### WRITTEN TASK
Copy verbatim the material from its first line to the line that holds "knob_lip = 0.15", including that line.

### DATA LINES
⟨
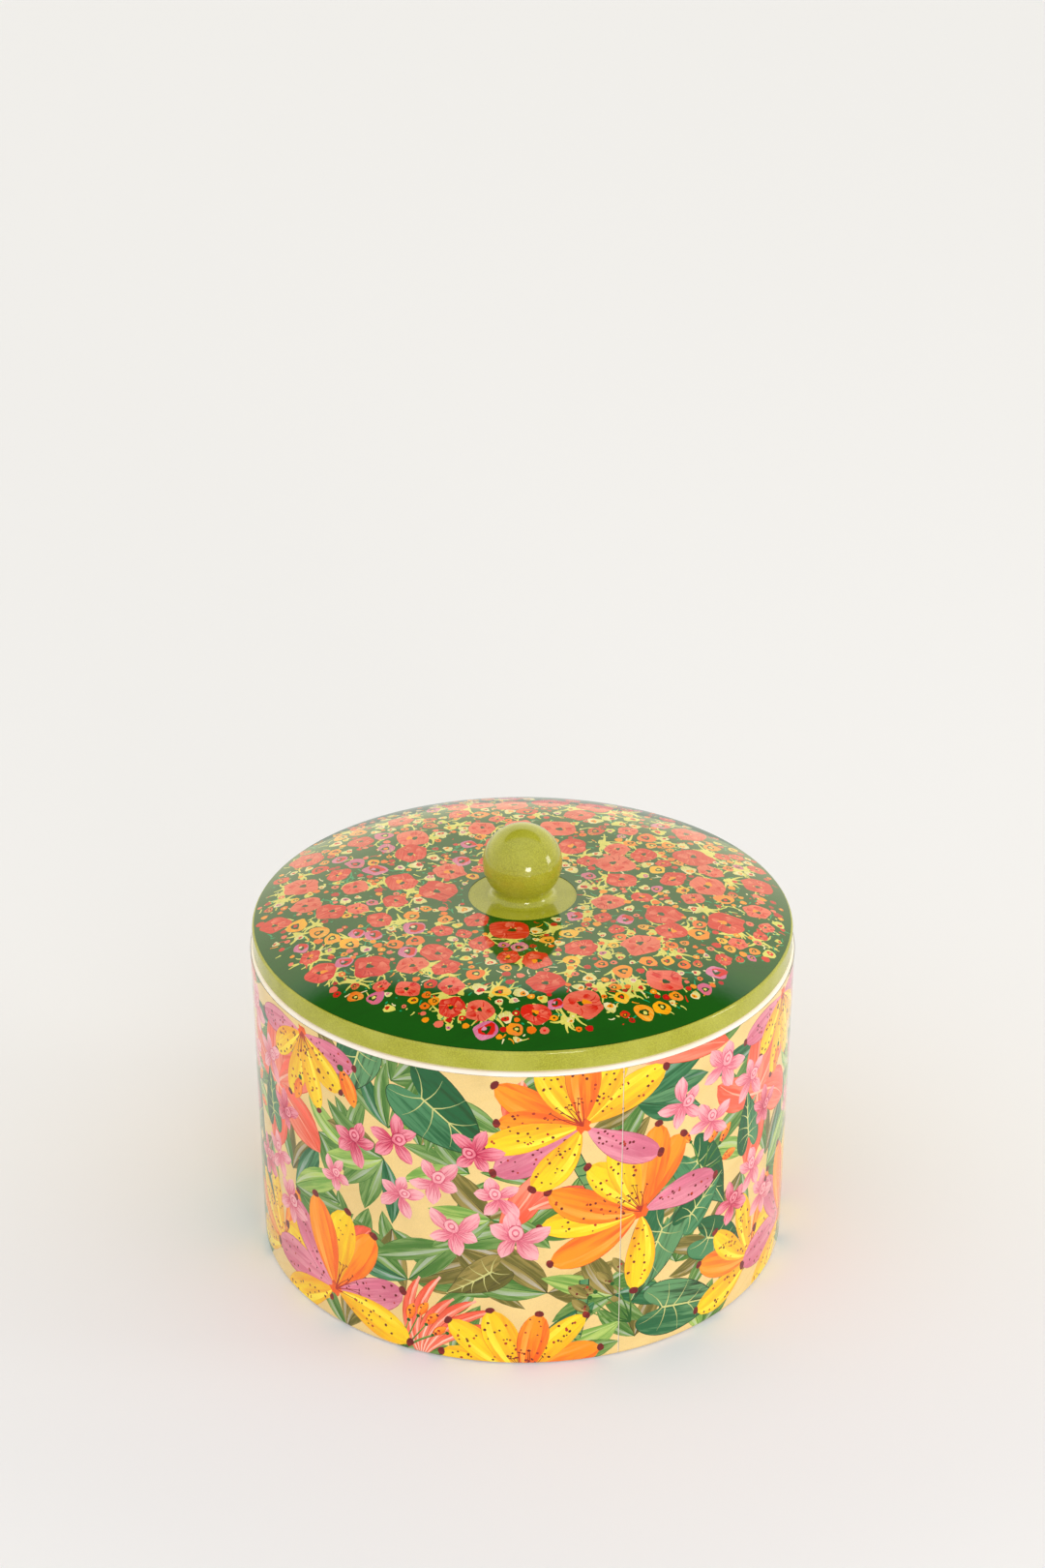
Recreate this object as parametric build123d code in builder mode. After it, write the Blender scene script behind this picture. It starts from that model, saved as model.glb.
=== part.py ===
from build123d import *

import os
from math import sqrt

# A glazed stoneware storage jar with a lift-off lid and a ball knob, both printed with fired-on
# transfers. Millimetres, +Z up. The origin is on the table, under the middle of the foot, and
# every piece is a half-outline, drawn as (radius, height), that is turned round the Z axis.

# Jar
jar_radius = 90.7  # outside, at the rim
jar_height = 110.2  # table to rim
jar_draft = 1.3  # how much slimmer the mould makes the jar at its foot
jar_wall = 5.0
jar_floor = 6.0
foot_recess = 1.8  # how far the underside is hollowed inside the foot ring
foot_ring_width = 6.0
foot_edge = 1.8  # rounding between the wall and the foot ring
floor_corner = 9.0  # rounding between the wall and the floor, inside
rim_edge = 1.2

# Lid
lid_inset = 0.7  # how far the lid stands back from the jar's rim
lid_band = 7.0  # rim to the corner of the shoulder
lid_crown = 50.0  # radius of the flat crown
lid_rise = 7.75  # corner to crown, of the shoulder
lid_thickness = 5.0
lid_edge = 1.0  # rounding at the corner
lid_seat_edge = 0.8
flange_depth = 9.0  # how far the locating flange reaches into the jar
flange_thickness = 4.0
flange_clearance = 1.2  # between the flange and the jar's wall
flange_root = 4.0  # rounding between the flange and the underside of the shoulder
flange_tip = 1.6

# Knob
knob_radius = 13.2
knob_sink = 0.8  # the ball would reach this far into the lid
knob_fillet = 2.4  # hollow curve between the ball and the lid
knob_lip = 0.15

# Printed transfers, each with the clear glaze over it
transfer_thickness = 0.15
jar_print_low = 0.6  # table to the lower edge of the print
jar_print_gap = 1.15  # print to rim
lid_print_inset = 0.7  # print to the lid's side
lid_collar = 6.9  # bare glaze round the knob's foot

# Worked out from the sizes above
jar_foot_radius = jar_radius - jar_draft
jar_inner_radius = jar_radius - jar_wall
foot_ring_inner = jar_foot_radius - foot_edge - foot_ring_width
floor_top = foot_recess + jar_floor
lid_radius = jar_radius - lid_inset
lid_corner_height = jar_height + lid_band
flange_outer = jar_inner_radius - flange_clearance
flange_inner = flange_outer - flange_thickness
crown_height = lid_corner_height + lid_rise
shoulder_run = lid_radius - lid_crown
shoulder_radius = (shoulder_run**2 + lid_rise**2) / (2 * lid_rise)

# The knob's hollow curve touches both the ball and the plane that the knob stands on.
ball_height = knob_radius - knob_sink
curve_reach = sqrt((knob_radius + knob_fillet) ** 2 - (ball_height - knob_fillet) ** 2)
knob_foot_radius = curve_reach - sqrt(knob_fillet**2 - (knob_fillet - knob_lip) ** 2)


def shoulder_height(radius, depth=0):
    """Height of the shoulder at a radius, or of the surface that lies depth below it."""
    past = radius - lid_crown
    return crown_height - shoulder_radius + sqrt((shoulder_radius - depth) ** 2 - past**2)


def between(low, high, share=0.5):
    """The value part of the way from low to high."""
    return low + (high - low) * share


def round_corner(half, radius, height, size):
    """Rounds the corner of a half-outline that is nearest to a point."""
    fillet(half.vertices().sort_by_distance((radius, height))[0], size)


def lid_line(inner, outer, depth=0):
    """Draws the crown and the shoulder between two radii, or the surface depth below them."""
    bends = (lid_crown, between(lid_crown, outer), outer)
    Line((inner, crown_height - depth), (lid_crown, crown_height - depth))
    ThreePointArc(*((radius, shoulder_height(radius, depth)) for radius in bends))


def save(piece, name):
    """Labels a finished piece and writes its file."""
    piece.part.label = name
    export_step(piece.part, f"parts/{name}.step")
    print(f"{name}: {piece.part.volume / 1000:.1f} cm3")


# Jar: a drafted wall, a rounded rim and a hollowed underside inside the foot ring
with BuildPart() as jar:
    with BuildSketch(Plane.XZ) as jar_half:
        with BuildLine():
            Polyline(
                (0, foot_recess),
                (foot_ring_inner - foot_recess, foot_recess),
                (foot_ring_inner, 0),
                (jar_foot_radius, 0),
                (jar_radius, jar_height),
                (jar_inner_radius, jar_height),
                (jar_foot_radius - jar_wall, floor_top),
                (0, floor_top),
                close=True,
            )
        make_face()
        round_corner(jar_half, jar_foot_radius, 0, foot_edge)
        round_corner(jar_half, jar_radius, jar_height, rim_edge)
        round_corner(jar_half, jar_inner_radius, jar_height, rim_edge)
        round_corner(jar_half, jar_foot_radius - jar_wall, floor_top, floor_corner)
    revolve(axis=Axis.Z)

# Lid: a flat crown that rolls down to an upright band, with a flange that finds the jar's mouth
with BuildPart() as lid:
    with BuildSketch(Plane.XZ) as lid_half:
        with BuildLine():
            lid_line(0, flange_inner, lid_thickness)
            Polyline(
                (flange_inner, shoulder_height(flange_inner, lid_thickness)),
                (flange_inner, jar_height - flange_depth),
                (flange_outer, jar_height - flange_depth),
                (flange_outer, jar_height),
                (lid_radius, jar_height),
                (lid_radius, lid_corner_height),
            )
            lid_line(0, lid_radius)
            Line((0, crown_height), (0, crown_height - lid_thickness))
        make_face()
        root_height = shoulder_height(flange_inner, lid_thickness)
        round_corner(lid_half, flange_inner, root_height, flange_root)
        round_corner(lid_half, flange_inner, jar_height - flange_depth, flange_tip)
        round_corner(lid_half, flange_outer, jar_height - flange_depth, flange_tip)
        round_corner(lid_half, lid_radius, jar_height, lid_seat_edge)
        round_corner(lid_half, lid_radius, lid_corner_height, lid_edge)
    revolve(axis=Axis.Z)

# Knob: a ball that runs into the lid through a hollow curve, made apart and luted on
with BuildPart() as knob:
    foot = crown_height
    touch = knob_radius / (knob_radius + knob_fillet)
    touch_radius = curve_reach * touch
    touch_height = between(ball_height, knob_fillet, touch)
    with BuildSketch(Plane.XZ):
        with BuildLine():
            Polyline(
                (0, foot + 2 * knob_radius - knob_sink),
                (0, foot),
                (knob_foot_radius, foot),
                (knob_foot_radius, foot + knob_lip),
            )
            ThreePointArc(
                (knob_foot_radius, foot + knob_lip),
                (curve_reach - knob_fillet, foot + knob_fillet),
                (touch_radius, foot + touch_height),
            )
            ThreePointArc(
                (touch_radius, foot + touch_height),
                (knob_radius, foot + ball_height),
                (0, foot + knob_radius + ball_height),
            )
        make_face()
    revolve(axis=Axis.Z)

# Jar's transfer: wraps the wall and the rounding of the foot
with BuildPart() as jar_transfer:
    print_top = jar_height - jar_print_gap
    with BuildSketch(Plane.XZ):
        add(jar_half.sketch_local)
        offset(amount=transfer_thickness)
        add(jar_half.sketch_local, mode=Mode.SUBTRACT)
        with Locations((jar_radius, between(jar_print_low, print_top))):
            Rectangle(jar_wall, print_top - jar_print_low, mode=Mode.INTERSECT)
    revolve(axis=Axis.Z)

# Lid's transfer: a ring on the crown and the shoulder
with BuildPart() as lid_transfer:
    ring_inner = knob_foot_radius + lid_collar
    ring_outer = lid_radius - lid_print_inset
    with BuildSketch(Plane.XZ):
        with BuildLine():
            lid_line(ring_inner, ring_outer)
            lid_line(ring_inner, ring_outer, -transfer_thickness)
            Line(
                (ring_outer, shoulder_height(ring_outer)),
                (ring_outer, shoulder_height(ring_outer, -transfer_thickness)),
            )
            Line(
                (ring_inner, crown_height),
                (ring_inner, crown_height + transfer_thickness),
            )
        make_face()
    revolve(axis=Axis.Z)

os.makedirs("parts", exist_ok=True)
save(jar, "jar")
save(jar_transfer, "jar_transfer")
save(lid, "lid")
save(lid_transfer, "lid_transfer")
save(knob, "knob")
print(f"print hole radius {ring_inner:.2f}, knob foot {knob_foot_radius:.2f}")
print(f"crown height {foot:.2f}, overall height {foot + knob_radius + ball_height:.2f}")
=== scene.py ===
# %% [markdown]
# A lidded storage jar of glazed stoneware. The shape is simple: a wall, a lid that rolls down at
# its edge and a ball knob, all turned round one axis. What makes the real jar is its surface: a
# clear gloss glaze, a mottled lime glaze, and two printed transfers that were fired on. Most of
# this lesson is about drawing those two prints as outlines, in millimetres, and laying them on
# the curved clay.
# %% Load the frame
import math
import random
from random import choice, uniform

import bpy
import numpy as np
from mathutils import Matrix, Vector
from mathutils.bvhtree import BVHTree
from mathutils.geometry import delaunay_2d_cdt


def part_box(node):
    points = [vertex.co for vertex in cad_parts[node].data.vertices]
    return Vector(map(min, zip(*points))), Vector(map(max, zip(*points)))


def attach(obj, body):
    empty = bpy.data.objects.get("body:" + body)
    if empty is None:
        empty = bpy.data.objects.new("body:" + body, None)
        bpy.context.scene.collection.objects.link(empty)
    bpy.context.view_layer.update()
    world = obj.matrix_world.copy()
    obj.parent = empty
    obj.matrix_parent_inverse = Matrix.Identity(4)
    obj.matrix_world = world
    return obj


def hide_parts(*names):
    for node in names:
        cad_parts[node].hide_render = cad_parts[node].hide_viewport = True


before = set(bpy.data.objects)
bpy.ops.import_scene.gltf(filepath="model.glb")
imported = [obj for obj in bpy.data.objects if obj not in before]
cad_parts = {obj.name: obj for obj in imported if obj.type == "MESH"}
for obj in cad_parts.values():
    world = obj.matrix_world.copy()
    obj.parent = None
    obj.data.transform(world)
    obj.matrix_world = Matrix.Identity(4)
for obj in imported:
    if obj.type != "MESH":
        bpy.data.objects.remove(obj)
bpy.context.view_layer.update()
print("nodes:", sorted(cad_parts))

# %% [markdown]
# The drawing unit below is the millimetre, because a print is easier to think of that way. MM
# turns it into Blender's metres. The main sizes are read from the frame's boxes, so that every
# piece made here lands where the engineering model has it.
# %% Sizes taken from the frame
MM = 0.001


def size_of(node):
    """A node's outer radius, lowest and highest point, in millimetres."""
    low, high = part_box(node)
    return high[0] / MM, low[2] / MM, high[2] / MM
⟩
### COMPLETED EXERCISE
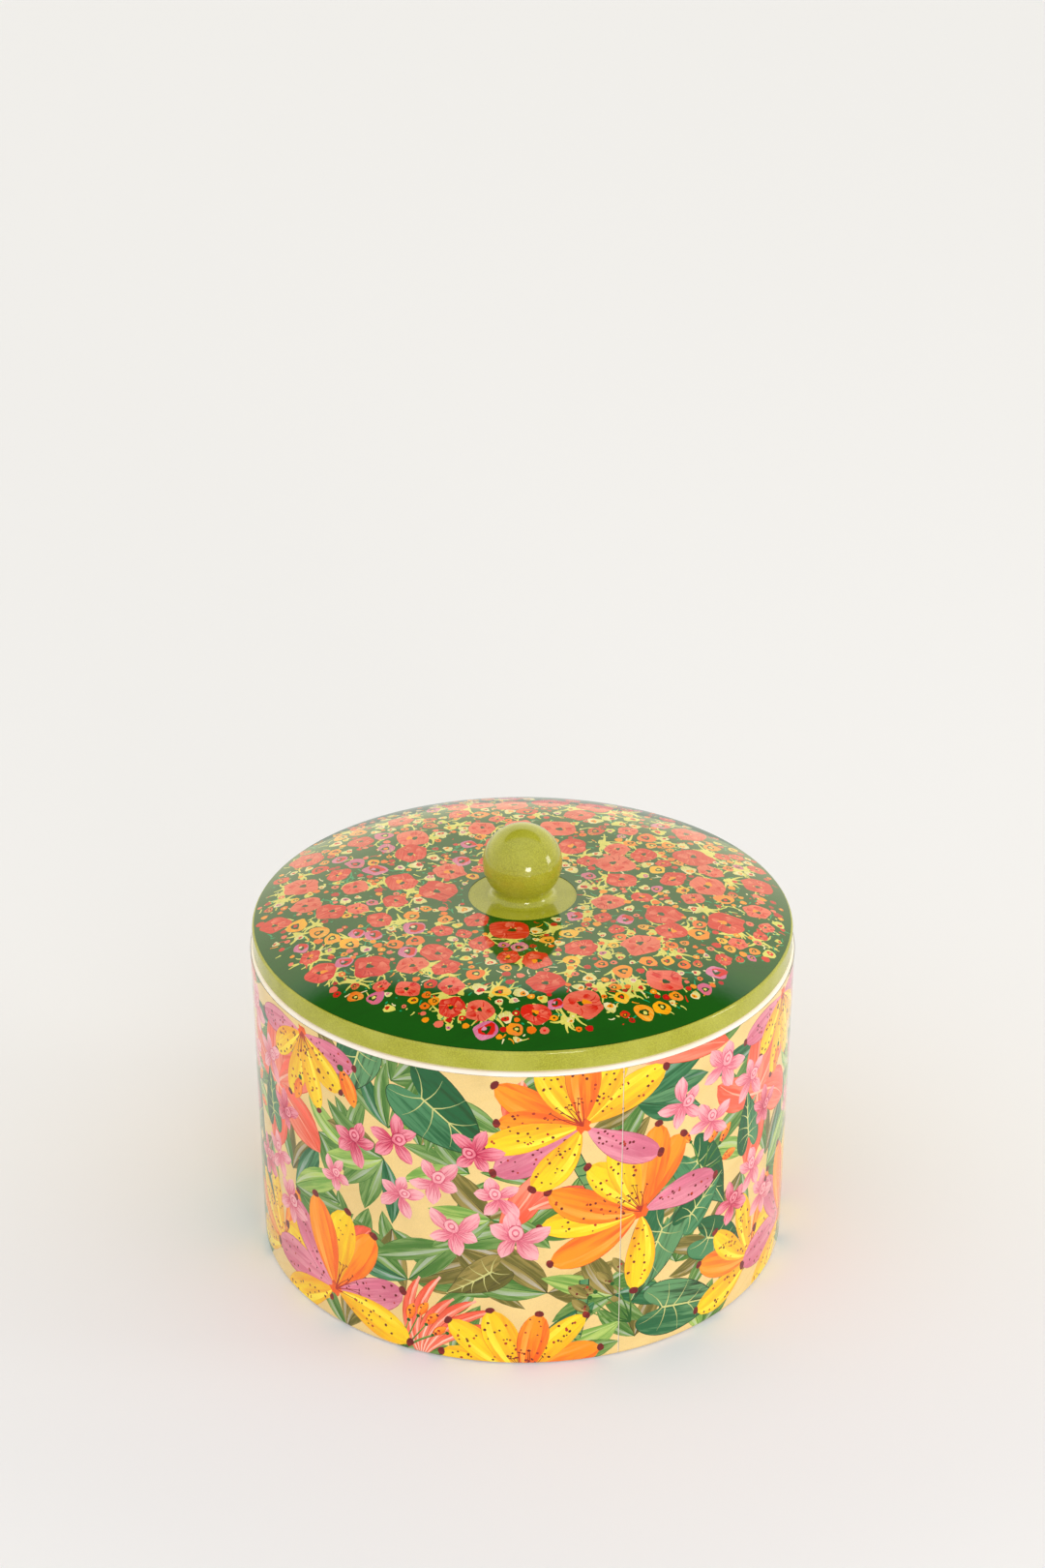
Recreate this object as parametric build123d code in builder mode. After it, write the Blender scene script behind this picture. It starts from that model, saved as model.glb.
=== part.py ===
from build123d import *

import os
from math import sqrt

# A glazed stoneware storage jar with a lift-off lid and a ball knob, both printed with fired-on
# transfers. Millimetres, +Z up. The origin is on the table, under the middle of the foot, and
# every piece is a half-outline, drawn as (radius, height), that is turned round the Z axis.

# Jar
jar_radius = 90.7  # outside, at the rim
jar_height = 110.2  # table to rim
jar_draft = 1.3  # how much slimmer the mould makes the jar at its foot
jar_wall = 5.0
jar_floor = 6.0
foot_recess = 1.8  # how far the underside is hollowed inside the foot ring
foot_ring_width = 6.0
foot_edge = 1.8  # rounding between the wall and the foot ring
floor_corner = 9.0  # rounding between the wall and the floor, inside
rim_edge = 1.2

# Lid
lid_inset = 0.7  # how far the lid stands back from the jar's rim
lid_band = 7.0  # rim to the corner of the shoulder
lid_crown = 50.0  # radius of the flat crown
lid_rise = 7.75  # corner to crown, of the shoulder
lid_thickness = 5.0
lid_edge = 1.0  # rounding at the corner
lid_seat_edge = 0.8
flange_depth = 9.0  # how far the locating flange reaches into the jar
flange_thickness = 4.0
flange_clearance = 1.2  # between the flange and the jar's wall
flange_root = 4.0  # rounding between the flange and the underside of the shoulder
flange_tip = 1.6

# Knob
knob_radius = 13.2
knob_sink = 0.8  # the ball would reach this far into the lid
knob_fillet = 2.4  # hollow curve between the ball and the lid
knob_lip = 0.15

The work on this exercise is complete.